Bugzilla – Bug 121946
fsck during boot: no progress
Last modified: 2006-10-16 14:28:21 UTC
There's no progress during fsck which is run during boot (missing -C?), but only during the first one (probably /), the next fsck is with progress.
/etc/init.d/boot.rootfsck: # # If we use a serial console, don't use the fsck progress bar # FSCK_PROGRESSBAR="-V" [ -x /sbin/showconsole ] && [ "`/sbin/showconsole`" = "/dev/tty1" ] && FSCK_PROGRESSBAR="-C" [...] echo "Checking root file system..." fsck $FSCK_PROGRESSBAR -a $FSCK_FORCE $ROOTFS_BLKDEV If your file system supports this and you're not running the boot on a serial console you'll see a progress bar.
I have seen that code, of course, have you tried that? It seems like something initrd related, that first fsck without progress is probably even before init starts.
If I'm correct, something like the code in comment #1 seems to be missing in /sbin/initrd.
That is correct. However, I'm a bit loath to add a program to the initrd just to get a nice display. Especially as only ext2 / ext3 support such a thing. You're right about the '-V', of course. I'll be adding the option '-V' to Preview3.
Well, as ext2/ext3 are the most used filesystems in Linux, I'd say it'd be good. IMHO having the user wait for 10 minutes without any progress is not nice. Andreas? BTW how about other FSes, xfs, jfs, etc?
We need to have something here so that the users is informed about what's going on.
The issue is still present. If you pass the maximum mount count, the rootfs is checked during boot. But unlike all other fses which are checked later (and with progress), root is checked early, without any progress. With nowadays disk sizes user could wait significantly long time, which is really ugly.
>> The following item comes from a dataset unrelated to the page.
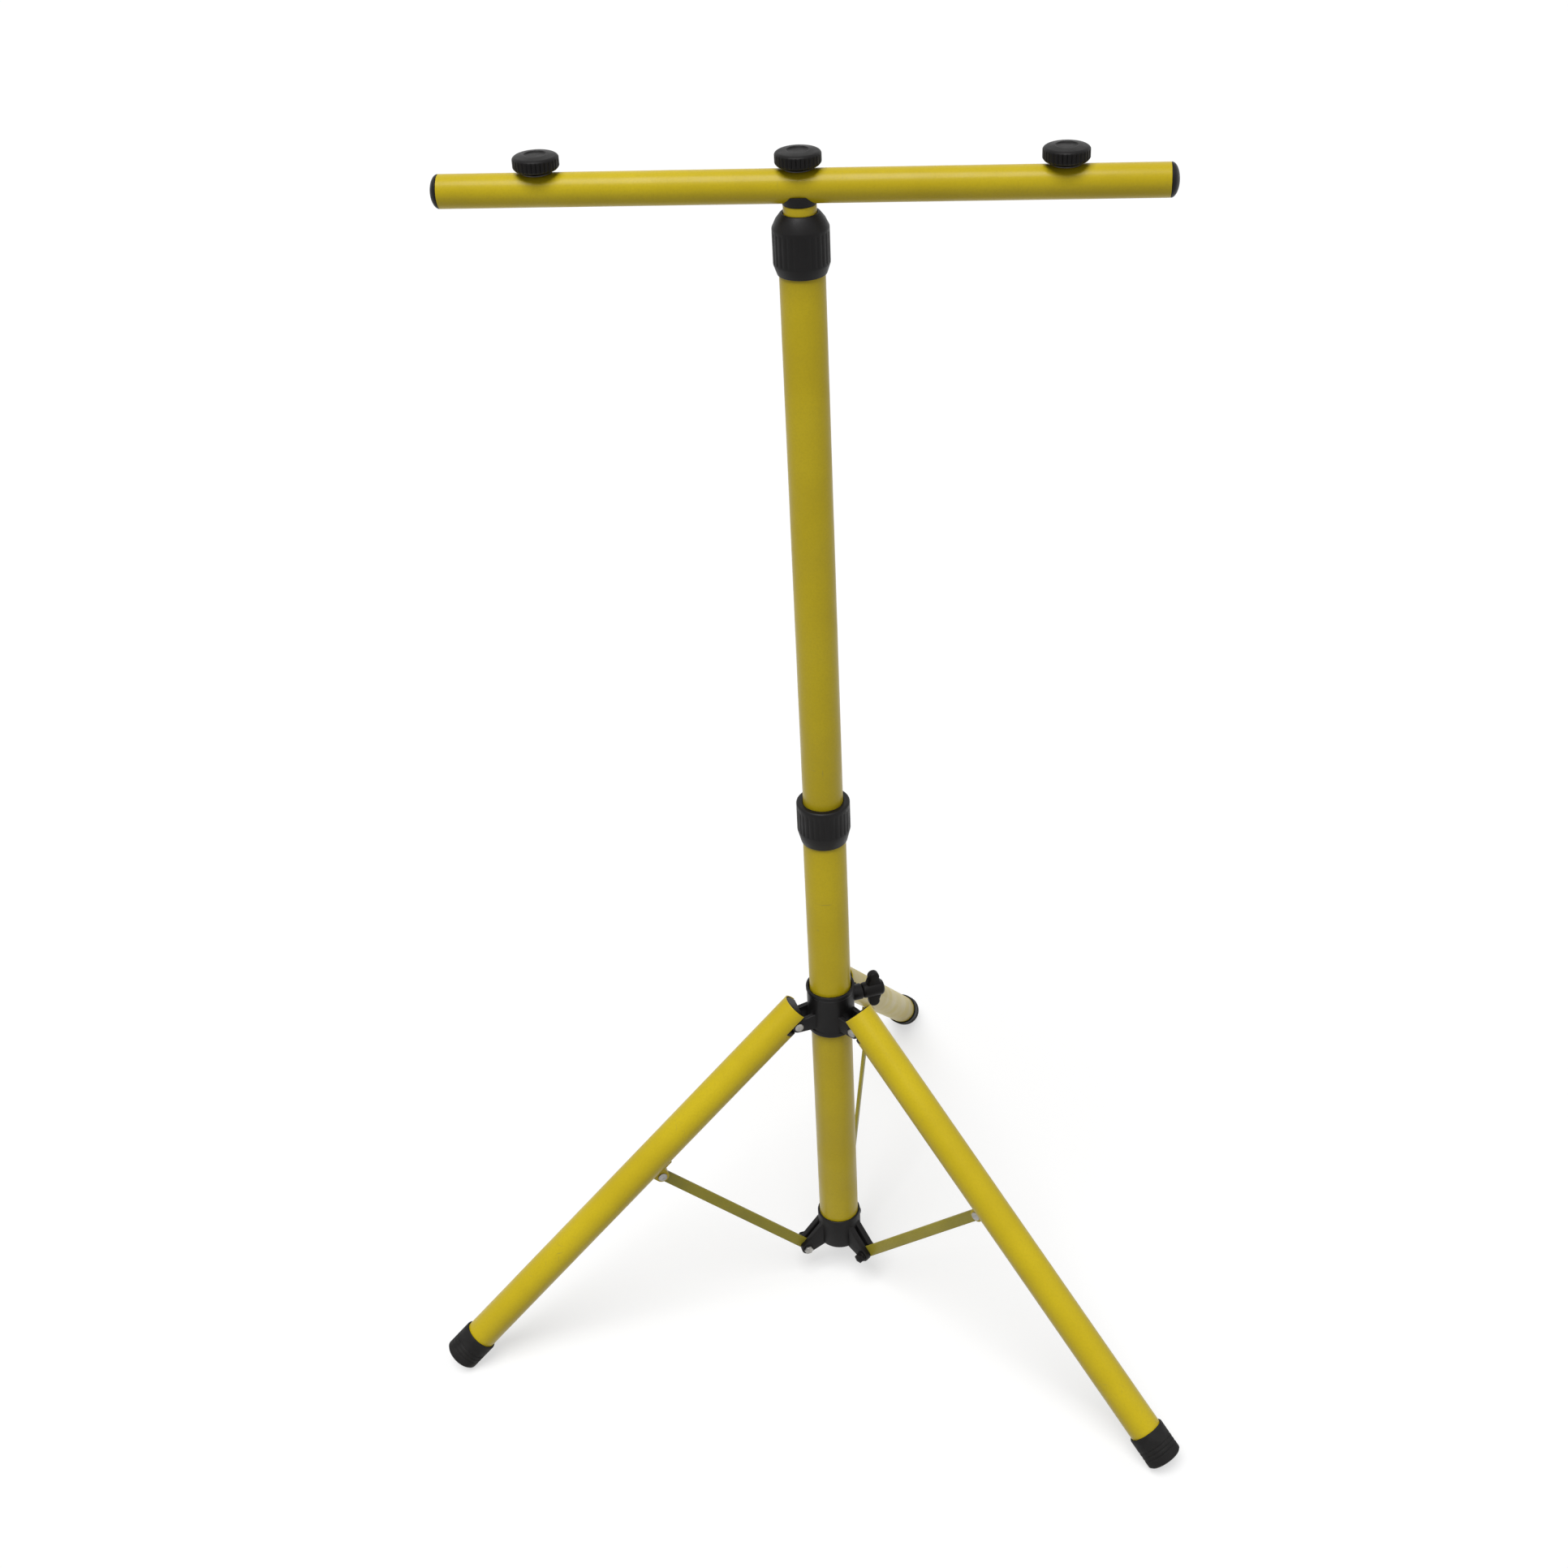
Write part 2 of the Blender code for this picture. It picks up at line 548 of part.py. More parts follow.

I suggest two things: 1. Add '-C' to fsck args 2. Ask the user if he wants to skip fsck this boot (with some timeout).
# grep fsck boot.crypto fsck -a -t $filesys $loopdev -> fsck of encrypted filesystems also lacks the progress bar BTW: I like both suggestions from comment #7 ;-)
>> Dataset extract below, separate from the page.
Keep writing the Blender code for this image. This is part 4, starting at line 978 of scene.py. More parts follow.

Added '-C' to fsck flags in mkinitrd. Afraid we can't do the second suggestion from comment #7 as we don't necessary have a keyboard (USB modules are not loaded by default). Someone should convince gregkh to leave the USB BIOS emulation running until the USB drivers are loaded; then we can do this.
OK, thanks, will ask Greg what we could do about this. Rudi, you might want to also fix this in boot.crypto (aaa_base), see comment #8.
-C is bad. check boot.rootfsck for the correct fix. If in doubt, try it with 9600 serial console on a 42TB ext2 array.
Ok, did so. New mkinitrd rpm submitted for autobuild.